### DATA SECTION:

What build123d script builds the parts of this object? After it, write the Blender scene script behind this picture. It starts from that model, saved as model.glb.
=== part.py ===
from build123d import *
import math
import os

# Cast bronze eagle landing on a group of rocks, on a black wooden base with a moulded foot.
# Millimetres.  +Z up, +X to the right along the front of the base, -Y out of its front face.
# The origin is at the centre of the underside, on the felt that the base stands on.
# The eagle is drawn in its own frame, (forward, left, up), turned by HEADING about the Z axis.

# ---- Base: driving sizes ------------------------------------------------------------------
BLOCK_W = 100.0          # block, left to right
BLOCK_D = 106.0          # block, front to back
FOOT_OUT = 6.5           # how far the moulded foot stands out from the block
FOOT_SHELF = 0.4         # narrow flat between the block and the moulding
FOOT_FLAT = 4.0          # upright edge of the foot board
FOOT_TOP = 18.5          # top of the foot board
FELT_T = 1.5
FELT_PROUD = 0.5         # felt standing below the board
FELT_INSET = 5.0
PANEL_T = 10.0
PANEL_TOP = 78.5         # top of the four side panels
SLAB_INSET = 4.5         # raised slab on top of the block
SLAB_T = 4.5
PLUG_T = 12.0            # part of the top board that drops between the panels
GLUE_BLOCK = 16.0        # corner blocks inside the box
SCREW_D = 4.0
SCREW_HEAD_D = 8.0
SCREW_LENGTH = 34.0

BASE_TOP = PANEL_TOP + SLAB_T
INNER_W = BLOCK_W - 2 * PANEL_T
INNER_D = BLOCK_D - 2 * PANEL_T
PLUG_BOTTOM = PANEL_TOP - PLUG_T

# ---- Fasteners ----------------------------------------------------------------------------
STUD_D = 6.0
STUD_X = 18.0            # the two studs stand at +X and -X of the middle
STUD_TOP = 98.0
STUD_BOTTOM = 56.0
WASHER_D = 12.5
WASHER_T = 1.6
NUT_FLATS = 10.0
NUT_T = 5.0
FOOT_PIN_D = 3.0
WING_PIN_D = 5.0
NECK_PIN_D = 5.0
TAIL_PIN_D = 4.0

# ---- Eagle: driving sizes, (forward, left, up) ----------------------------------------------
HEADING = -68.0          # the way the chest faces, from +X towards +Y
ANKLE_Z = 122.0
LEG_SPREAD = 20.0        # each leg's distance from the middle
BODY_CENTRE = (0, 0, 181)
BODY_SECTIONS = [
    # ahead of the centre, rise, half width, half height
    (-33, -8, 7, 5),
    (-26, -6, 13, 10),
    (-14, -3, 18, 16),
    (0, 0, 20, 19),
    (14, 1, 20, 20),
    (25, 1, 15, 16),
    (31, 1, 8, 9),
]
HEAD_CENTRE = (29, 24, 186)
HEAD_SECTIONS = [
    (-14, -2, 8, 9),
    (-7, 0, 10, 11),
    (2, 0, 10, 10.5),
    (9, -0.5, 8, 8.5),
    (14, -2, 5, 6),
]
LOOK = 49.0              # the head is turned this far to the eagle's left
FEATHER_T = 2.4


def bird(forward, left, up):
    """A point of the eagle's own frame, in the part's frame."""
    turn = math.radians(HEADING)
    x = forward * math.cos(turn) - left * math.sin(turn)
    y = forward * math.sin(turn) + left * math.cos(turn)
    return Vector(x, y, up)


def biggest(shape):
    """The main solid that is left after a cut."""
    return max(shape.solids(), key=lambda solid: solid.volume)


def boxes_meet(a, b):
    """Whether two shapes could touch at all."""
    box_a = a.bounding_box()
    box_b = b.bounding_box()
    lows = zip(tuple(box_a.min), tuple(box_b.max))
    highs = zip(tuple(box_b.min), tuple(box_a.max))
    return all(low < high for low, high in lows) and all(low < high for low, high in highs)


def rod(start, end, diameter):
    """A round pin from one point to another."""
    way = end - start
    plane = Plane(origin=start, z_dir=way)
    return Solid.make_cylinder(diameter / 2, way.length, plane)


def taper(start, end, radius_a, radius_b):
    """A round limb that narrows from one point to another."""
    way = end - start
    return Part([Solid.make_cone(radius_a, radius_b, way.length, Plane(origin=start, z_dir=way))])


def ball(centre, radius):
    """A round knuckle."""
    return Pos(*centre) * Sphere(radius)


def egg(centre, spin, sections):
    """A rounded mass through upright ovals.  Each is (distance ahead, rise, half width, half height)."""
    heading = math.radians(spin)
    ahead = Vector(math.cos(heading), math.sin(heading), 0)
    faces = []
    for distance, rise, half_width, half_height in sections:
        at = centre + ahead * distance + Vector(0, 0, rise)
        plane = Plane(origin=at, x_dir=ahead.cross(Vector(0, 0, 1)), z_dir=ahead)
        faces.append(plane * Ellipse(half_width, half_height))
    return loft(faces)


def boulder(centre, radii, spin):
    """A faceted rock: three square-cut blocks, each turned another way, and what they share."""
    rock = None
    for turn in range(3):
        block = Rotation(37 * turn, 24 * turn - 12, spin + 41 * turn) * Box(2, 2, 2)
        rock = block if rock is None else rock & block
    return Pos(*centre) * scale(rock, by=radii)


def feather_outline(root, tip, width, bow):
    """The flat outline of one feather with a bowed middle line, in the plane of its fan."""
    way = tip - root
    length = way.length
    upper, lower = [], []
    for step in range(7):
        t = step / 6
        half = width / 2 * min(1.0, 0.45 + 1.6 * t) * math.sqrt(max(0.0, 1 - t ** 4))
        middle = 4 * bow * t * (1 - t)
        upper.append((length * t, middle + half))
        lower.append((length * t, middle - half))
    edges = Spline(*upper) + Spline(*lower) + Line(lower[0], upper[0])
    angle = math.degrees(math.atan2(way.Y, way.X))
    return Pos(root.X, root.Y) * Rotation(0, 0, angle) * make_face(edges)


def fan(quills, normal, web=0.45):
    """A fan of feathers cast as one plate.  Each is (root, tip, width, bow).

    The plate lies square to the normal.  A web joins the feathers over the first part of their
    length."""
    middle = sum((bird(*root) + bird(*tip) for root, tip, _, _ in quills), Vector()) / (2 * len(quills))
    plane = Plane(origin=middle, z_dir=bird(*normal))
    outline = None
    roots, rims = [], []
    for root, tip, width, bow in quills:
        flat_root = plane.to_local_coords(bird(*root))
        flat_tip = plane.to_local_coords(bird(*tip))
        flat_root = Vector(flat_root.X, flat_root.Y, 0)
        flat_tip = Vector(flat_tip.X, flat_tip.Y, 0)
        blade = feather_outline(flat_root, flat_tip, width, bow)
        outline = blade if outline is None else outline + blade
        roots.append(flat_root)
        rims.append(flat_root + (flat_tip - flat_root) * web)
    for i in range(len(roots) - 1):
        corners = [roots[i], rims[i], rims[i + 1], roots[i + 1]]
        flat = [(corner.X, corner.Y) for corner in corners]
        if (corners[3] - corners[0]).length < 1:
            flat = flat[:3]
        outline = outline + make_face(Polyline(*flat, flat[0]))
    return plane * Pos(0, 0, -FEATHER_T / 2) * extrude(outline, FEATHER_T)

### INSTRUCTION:
Retype the whole listing above exactly.

### RESPONSE BELOW:
What build123d script builds the parts of this object? After it, write the Blender scene script behind this picture. It starts from that model, saved as model.glb.
=== part.py ===
from build123d import *
import math
import os

# Cast bronze eagle landing on a group of rocks, on a black wooden base with a moulded foot.
# Millimetres.  +Z up, +X to the right along the front of the base, -Y out of its front face.
# The origin is at the centre of the underside, on the felt that the base stands on.
# The eagle is drawn in its own frame, (forward, left, up), turned by HEADING about the Z axis.

# ---- Base: driving sizes ------------------------------------------------------------------
BLOCK_W = 100.0          # block, left to right
BLOCK_D = 106.0          # block, front to back
FOOT_OUT = 6.5           # how far the moulded foot stands out from the block
FOOT_SHELF = 0.4         # narrow flat between the block and the moulding
FOOT_FLAT = 4.0          # upright edge of the foot board
FOOT_TOP = 18.5          # top of the foot board
FELT_T = 1.5
FELT_PROUD = 0.5         # felt standing below the board
FELT_INSET = 5.0
PANEL_T = 10.0
PANEL_TOP = 78.5         # top of the four side panels
SLAB_INSET = 4.5         # raised slab on top of the block
SLAB_T = 4.5
PLUG_T = 12.0            # part of the top board that drops between the panels
GLUE_BLOCK = 16.0        # corner blocks inside the box
SCREW_D = 4.0
SCREW_HEAD_D = 8.0
SCREW_LENGTH = 34.0

BASE_TOP = PANEL_TOP + SLAB_T
INNER_W = BLOCK_W - 2 * PANEL_T
INNER_D = BLOCK_D - 2 * PANEL_T
PLUG_BOTTOM = PANEL_TOP - PLUG_T

# ---- Fasteners ----------------------------------------------------------------------------
STUD_D = 6.0
STUD_X = 18.0            # the two studs stand at +X and -X of the middle
STUD_TOP = 98.0
STUD_BOTTOM = 56.0
WASHER_D = 12.5
WASHER_T = 1.6
NUT_FLATS = 10.0
NUT_T = 5.0
FOOT_PIN_D = 3.0
WING_PIN_D = 5.0
NECK_PIN_D = 5.0
TAIL_PIN_D = 4.0

# ---- Eagle: driving sizes, (forward, left, up) ----------------------------------------------
HEADING = -68.0          # the way the chest faces, from +X towards +Y
ANKLE_Z = 122.0
LEG_SPREAD = 20.0        # each leg's distance from the middle
BODY_CENTRE = (0, 0, 181)
BODY_SECTIONS = [
    # ahead of the centre, rise, half width, half height
    (-33, -8, 7, 5),
    (-26, -6, 13, 10),
    (-14, -3, 18, 16),
    (0, 0, 20, 19),
    (14, 1, 20, 20),
    (25, 1, 15, 16),
    (31, 1, 8, 9),
]
HEAD_CENTRE = (29, 24, 186)
HEAD_SECTIONS = [
    (-14, -2, 8, 9),
    (-7, 0, 10, 11),
    (2, 0, 10, 10.5),
    (9, -0.5, 8, 8.5),
    (14, -2, 5, 6),
]
LOOK = 49.0              # the head is turned this far to the eagle's left
FEATHER_T = 2.4


def bird(forward, left, up):
    """A point of the eagle's own frame, in the part's frame."""
    turn = math.radians(HEADING)
    x = forward * math.cos(turn) - left * math.sin(turn)
    y = forward * math.sin(turn) + left * math.cos(turn)
    return Vector(x, y, up)


def biggest(shape):
    """The main solid that is left after a cut."""
    return max(shape.solids(), key=lambda solid: solid.volume)


def boxes_meet(a, b):
    """Whether two shapes could touch at all."""
    box_a = a.bounding_box()
    box_b = b.bounding_box()
    lows = zip(tuple(box_a.min), tuple(box_b.max))
    highs = zip(tuple(box_b.min), tuple(box_a.max))
    return all(low < high for low, high in lows) and all(low < high for low, high in highs)


def rod(start, end, diameter):
    """A round pin from one point to another."""
    way = end - start
    plane = Plane(origin=start, z_dir=way)
    return Solid.make_cylinder(diameter / 2, way.length, plane)


def taper(start, end, radius_a, radius_b):
    """A round limb that narrows from one point to another."""
    way = end - start
    return Part([Solid.make_cone(radius_a, radius_b, way.length, Plane(origin=start, z_dir=way))])


def ball(centre, radius):
    """A round knuckle."""
    return Pos(*centre) * Sphere(radius)


def egg(centre, spin, sections):
    """A rounded mass through upright ovals.  Each is (distance ahead, rise, half width, half height)."""
    heading = math.radians(spin)
    ahead = Vector(math.cos(heading), math.sin(heading), 0)
    faces = []
    for distance, rise, half_width, half_height in sections:
        at = centre + ahead * distance + Vector(0, 0, rise)
        plane = Plane(origin=at, x_dir=ahead.cross(Vector(0, 0, 1)), z_dir=ahead)
        faces.append(plane * Ellipse(half_width, half_height))
    return loft(faces)


def boulder(centre, radii, spin):
    """A faceted rock: three square-cut blocks, each turned another way, and what they share."""
    rock = None
    for turn in range(3):
        block = Rotation(37 * turn, 24 * turn - 12, spin + 41 * turn) * Box(2, 2, 2)
        rock = block if rock is None else rock & block
    return Pos(*centre) * scale(rock, by=radii)


def feather_outline(root, tip, width, bow):
    """The flat outline of one feather with a bowed middle line, in the plane of its fan."""
    way = tip - root
    length = way.length
    upper, lower = [], []
    for step in range(7):
        t = step / 6
        half = width / 2 * min(1.0, 0.45 + 1.6 * t) * math.sqrt(max(0.0, 1 - t ** 4))
        middle = 4 * bow * t * (1 - t)
        upper.append((length * t, middle + half))
        lower.append((length * t, middle - half))
    edges = Spline(*upper) + Spline(*lower) + Line(lower[0], upper[0])
    angle = math.degrees(math.atan2(way.Y, way.X))
    return Pos(root.X, root.Y) * Rotation(0, 0, angle) * make_face(edges)


def fan(quills, normal, web=0.45):
    """A fan of feathers cast as one plate.  Each is (root, tip, width, bow).

    The plate lies square to the normal.  A web joins the feathers over the first part of their
    length."""
    middle = sum((bird(*root) + bird(*tip) for root, tip, _, _ in quills), Vector()) / (2 * len(quills))
    plane = Plane(origin=middle, z_dir=bird(*normal))
    outline = None
    roots, rims = [], []
    for root, tip, width, bow in quills:
        flat_root = plane.to_local_coords(bird(*root))
        flat_tip = plane.to_local_coords(bird(*tip))
        flat_root = Vector(flat_root.X, flat_root.Y, 0)
        flat_tip = Vector(flat_tip.X, flat_tip.Y, 0)
        blade = feather_outline(flat_root, flat_tip, width, bow)
        outline = blade if outline is None else outline + blade
        roots.append(flat_root)
        rims.append(flat_root + (flat_tip - flat_root) * web)
    for i in range(len(roots) - 1):
        corners = [roots[i], rims[i], rims[i + 1], roots[i + 1]]
        flat = [(corner.X, corner.Y) for corner in corners]
        if (corners[3] - corners[0]).length < 1:
            flat = flat[:3]
        outline = outline + make_face(Polyline(*flat, flat[0]))
    return plane * Pos(0, 0, -FEATHER_T / 2) * extrude(outline, FEATHER_T)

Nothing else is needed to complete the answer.